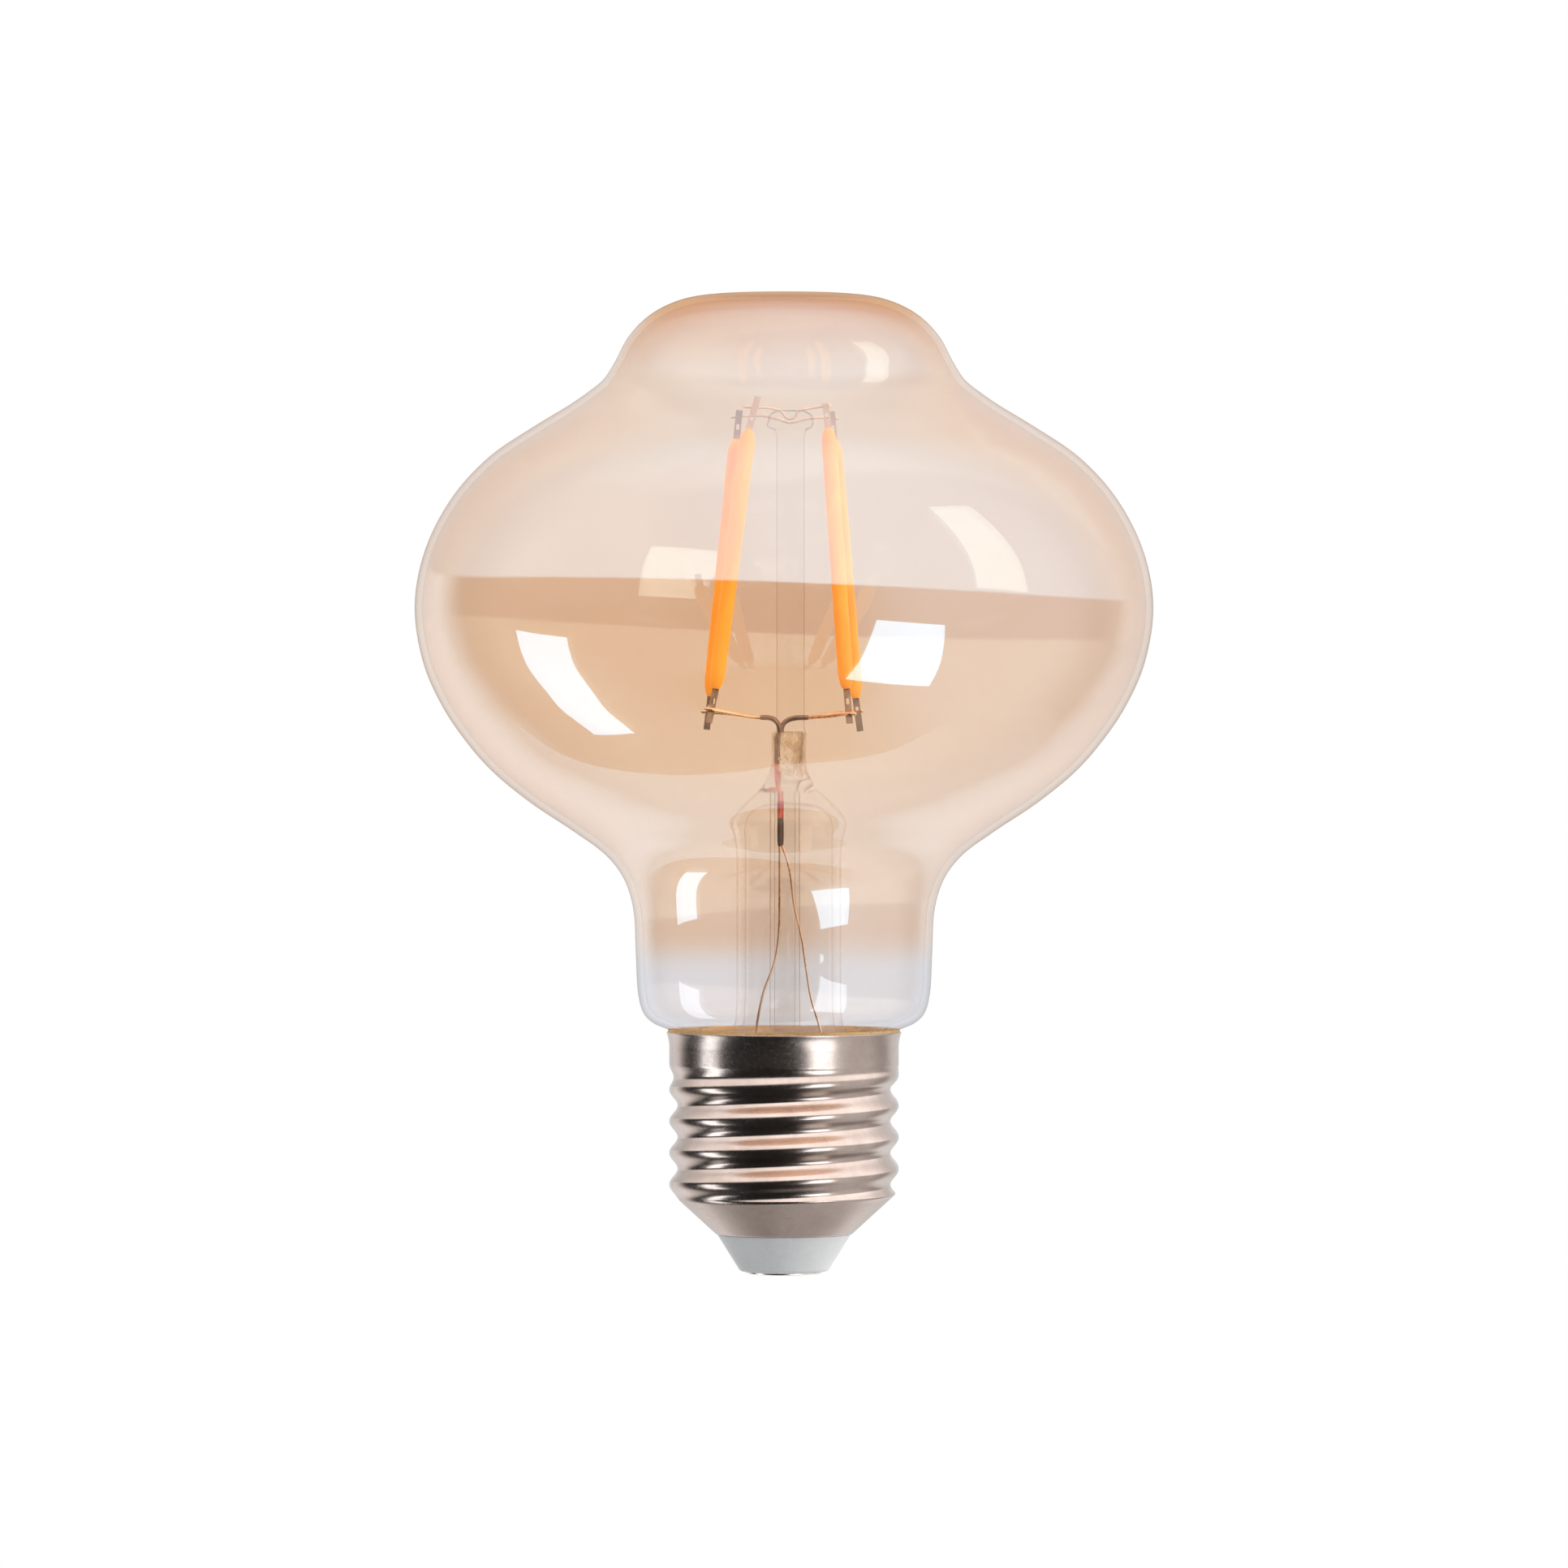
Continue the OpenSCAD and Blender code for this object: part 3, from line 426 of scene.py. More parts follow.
# ---------- globe ----------
BULB_H, GLOBE_R, GLOBE_Z, CROWN_R, NECK_R, WALL = 112.3, 42.3, 76.6, 18.0, 17.0, 0.8
glass_points = [
    (0, BULB_H), (9.6, BULB_H - 0.2), (CROWN_R - 5.1, BULB_H - 1.05), (CROWN_R - 2.3, BULB_H - 2.65),
    (CROWN_R - 0.1, BULB_H - 5), (CROWN_R + 1.4, BULB_H - 7.8), (20.7, BULB_H - 9.8),
    (22.4, BULB_H - 11.2), (24.4, BULB_H - 12.6), (28.5, BULB_H - 15.1),
    (GLOBE_R - 8.5, GLOBE_Z + 17), (GLOBE_R - 4.3, GLOBE_Z + 12.4),
    (GLOBE_R - 1.2, GLOBE_Z + 6.4), (GLOBE_R, GLOBE_Z), (GLOBE_R - 1, GLOBE_Z - 6.6),
    (GLOBE_R - 3.2, GLOBE_Z - 11.6), (GLOBE_R - 5.9, GLOBE_Z - 15.6), (33.4, 57.6), (29, 54),
    (23.9, 50.6), (NECK_R + 3.4, 48), (NECK_R + 1.4, 45.4), (NECK_R + 0.3, 42), (NECK_R, 37),
    (NECK_R - 0.18, 33), (16.65, 31.7), (16.4, 30.6), (15.9, 29.6), (15, 28.8), (13.8, 28.25),
    (12.75, 27.8), (12.3, 27), (12.2, 25.8), (12.2, 24.2)]
outside = smooth(glass_points, 7)
inside = beside(outside, WALL)
AROUND_GLOBE = 224
verts, faces = lathe([tuple(p) for p in reversed(outside)] + [tuple(p) for p in inside], AROUND_GLOBE)
globe = piece("globe", verts, faces, outer_glass, "glass_envelope", slot="amber_glass")
globe.data.materials.append(inner_glass)
first_inside = (len(outside) - 1) * AROUND_GLOBE + 1
for face in globe.data.polygons:
    face.material_index = int(min(face.vertices) >= first_inside)

# ---------- screw cap ----------
SKIRT_TOP, LIP_Z, LIP_R, CONE_SLOPE = 27.8, 4.65, 7.85, 1.095
THREAD_R, THREAD_DEPTH, PITCH, CREST_Z = 13.15, 0.95, 3.629, 19.35
FADE_FROM, FADE_TO, SHEET = 21.6, 24.0, 0.3
RIM_FROM, RIM_OUT = 26, 0.35
LEVEL_STEP = 0.12
# below CONE_TOP the sheet slopes, so its sideways thickness is CONE_WALL times the sheet
CONE_TOP, CONE_WALL = 9, 1.48


def cap_radius(z, a):
    """The sheet's outer radius: a right-hand thread that fades into the skirt, and a cone below."""
    fade = min(1.0, max(0.0, (FADE_TO - z) / (FADE_TO - FADE_FROM)))
    rim = RIM_OUT * max(0.0, (z - RIM_FROM) / (SKIRT_TOP - RIM_FROM)) ** 2
    wave = (1 - math.cos(2 * math.pi * (z - CREST_Z) / PITCH - a)) / 2
    wall = THREAD_R + rim - THREAD_DEPTH * fade * wave ** 1.12
    cone = LIP_R + CONE_SLOPE * (z - LIP_Z)
    soft = 0.28
    h = max(soft - abs(wall - cone), 0.0) / soft
    return min(wall, cone) - h * h * soft / 4


def cap_shell():
    """Up the outside of the sheet, over its rim and down the inside; each level is (z, shift)."""
    levels = [LIP_Z + LEVEL_STEP * i for i in range(int((SKIRT_TOP - 0.2 - LIP_Z) / LEVEL_STEP) + 1)]
    rim = [(SKIRT_TOP - 0.12, 0.0), (SKIRT_TOP, -0.1)]
    outline = [(z, 0.0) for z in levels] + rim
    outline += [(z, -SHEET - d) for z, d in reversed(rim)]
    outline += [(z, -SHEET * (CONE_WALL if z < CONE_TOP else 1.0)) for z in reversed(levels)]
    outline += [(LIP_Z - 0.06, -0.32), (LIP_Z - 0.08, -0.14)]
    around = 288
    verts, faces = [], []
    for z, shift in outline:
        for k in range(around):
            a = 2 * math.pi * k / around
            r = cap_radius(z, a) + shift
            verts.append((r * math.cos(a), r * math.sin(a), z))
    n = len(outline)
    for i in range(n):
        for k in range(around):
            a, b = i * around, ((i + 1) % n) * around
            j = (k + 1) % around
            faces.append([a + k, a + j, b + j, b + k])
    return verts, faces


verts, faces = cap_shell()
piece("screw_cap", verts, faces, nickel, "screw_shell", slot="nickel")

cement_inner = [tuple(p) for p in outside if 24.3 < p.y < 28.1]
cement_outline = cement_inner + [(12.9, 27.95), (13.05, 27.6), (12.85, 27.0), (12.72, 26.4), (12.72, 24.4)]


def lumpy(r, z, a):
    bump = 0.05 * noise.noise(Vector((r * math.cos(a), r * math.sin(a), z)) * 1.7)
    high = bump * max(0.0, min(1.0, (z - 27.0)))
    return r * math.cos(a), r * math.sin(a), z + high


verts, faces = lathe(cement_outline, 160, shape=lumpy)
piece("cement_ring", verts, faces, cement_finish, "basing_cement", slot="cement")

FOOT, PIN_R, HEAD_R = 0.3, 1.5, 4.3
insulator_outline = (
    [(PIN_R, FOOT), (4.5, FOOT)]
    + [tuple(p) for p in smooth([(4.6, FOOT), (4.95, 0.4), (5.16, 0.58), (5.34, 0.88)], 4)]
    + [(5.9, 1.75), (6.5, 2.72), (7.1, 3.7), (7.5, 4.34)]
    + [tuple(p) for p in smooth([(7.6, 4.48), (7.64, 4.56), (7.58, 4.61)], 3)]
    + [(7.34, 4.62), (7.34, 4.76), (8.85, 6.1), (8.85, 6.7), (4.2, 6.7), (4.2, 6.2), (PIN_R, 6.2)])
verts, faces = lathe(insulator_outline, 128)
piece("insulator", verts, faces, insulator_finish, "cap_insulator", slot="insulator")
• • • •
→ What you need to do
Set down each line of the material verbatim, from the first line through the line that contains "CONE_TOP, CONE_WALL = 9, 1.48".

→ Task result
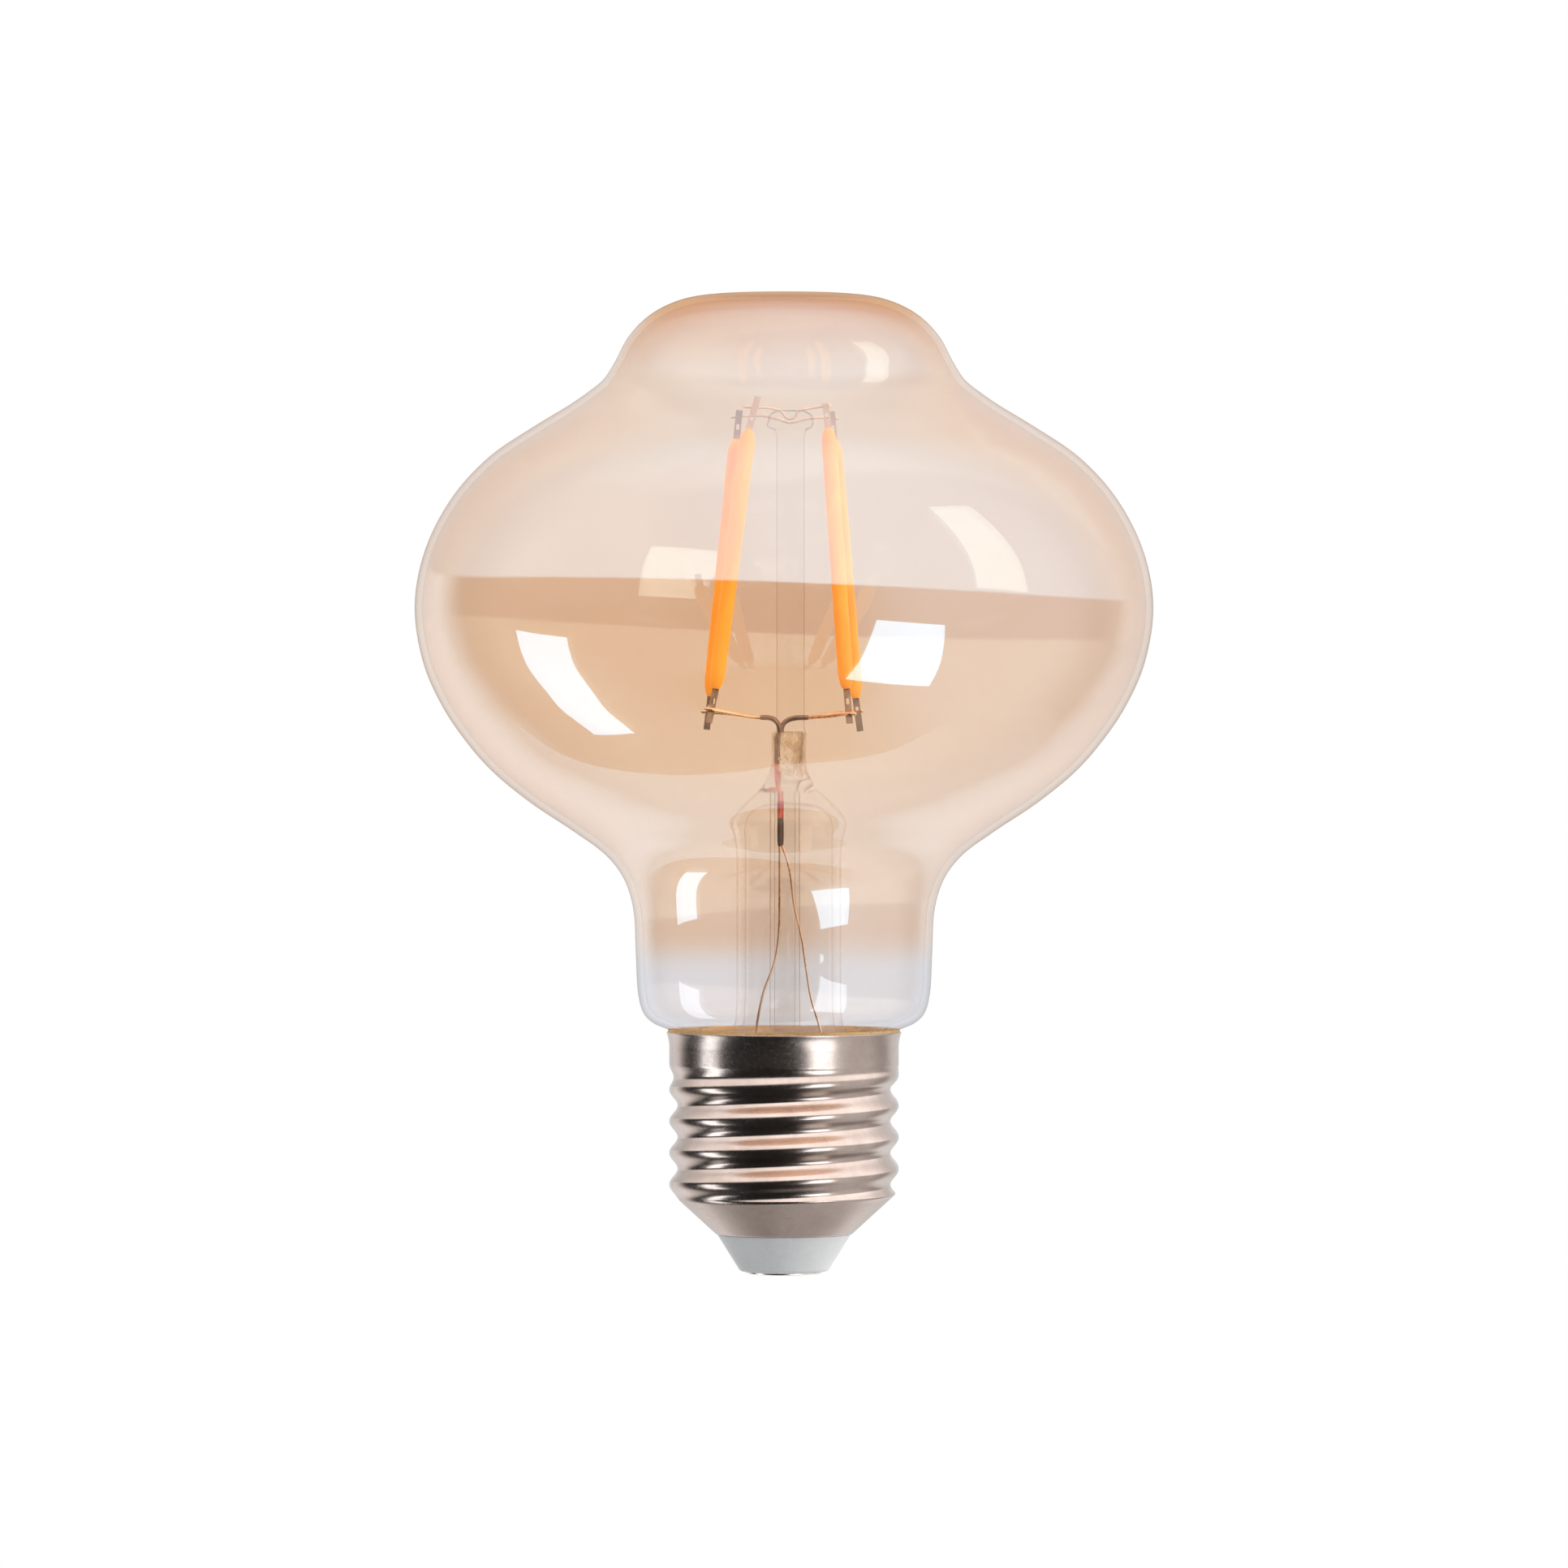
Continue the OpenSCAD and Blender code for this object: part 3, from line 426 of scene.py. More parts follow.
# ---------- globe ----------
BULB_H, GLOBE_R, GLOBE_Z, CROWN_R, NECK_R, WALL = 112.3, 42.3, 76.6, 18.0, 17.0, 0.8
glass_points = [
    (0, BULB_H), (9.6, BULB_H - 0.2), (CROWN_R - 5.1, BULB_H - 1.05), (CROWN_R - 2.3, BULB_H - 2.65),
    (CROWN_R - 0.1, BULB_H - 5), (CROWN_R + 1.4, BULB_H - 7.8), (20.7, BULB_H - 9.8),
    (22.4, BULB_H - 11.2), (24.4, BULB_H - 12.6), (28.5, BULB_H - 15.1),
    (GLOBE_R - 8.5, GLOBE_Z + 17), (GLOBE_R - 4.3, GLOBE_Z + 12.4),
    (GLOBE_R - 1.2, GLOBE_Z + 6.4), (GLOBE_R, GLOBE_Z), (GLOBE_R - 1, GLOBE_Z - 6.6),
    (GLOBE_R - 3.2, GLOBE_Z - 11.6), (GLOBE_R - 5.9, GLOBE_Z - 15.6), (33.4, 57.6), (29, 54),
    (23.9, 50.6), (NECK_R + 3.4, 48), (NECK_R + 1.4, 45.4), (NECK_R + 0.3, 42), (NECK_R, 37),
    (NECK_R - 0.18, 33), (16.65, 31.7), (16.4, 30.6), (15.9, 29.6), (15, 28.8), (13.8, 28.25),
    (12.75, 27.8), (12.3, 27), (12.2, 25.8), (12.2, 24.2)]
outside = smooth(glass_points, 7)
inside = beside(outside, WALL)
AROUND_GLOBE = 224
verts, faces = lathe([tuple(p) for p in reversed(outside)] + [tuple(p) for p in inside], AROUND_GLOBE)
globe = piece("globe", verts, faces, outer_glass, "glass_envelope", slot="amber_glass")
globe.data.materials.append(inner_glass)
first_inside = (len(outside) - 1) * AROUND_GLOBE + 1
for face in globe.data.polygons:
    face.material_index = int(min(face.vertices) >= first_inside)

# ---------- screw cap ----------
SKIRT_TOP, LIP_Z, LIP_R, CONE_SLOPE = 27.8, 4.65, 7.85, 1.095
THREAD_R, THREAD_DEPTH, PITCH, CREST_Z = 13.15, 0.95, 3.629, 19.35
FADE_FROM, FADE_TO, SHEET = 21.6, 24.0, 0.3
RIM_FROM, RIM_OUT = 26, 0.35
LEVEL_STEP = 0.12
# below CONE_TOP the sheet slopes, so its sideways thickness is CONE_WALL times the sheet
CONE_TOP, CONE_WALL = 9, 1.48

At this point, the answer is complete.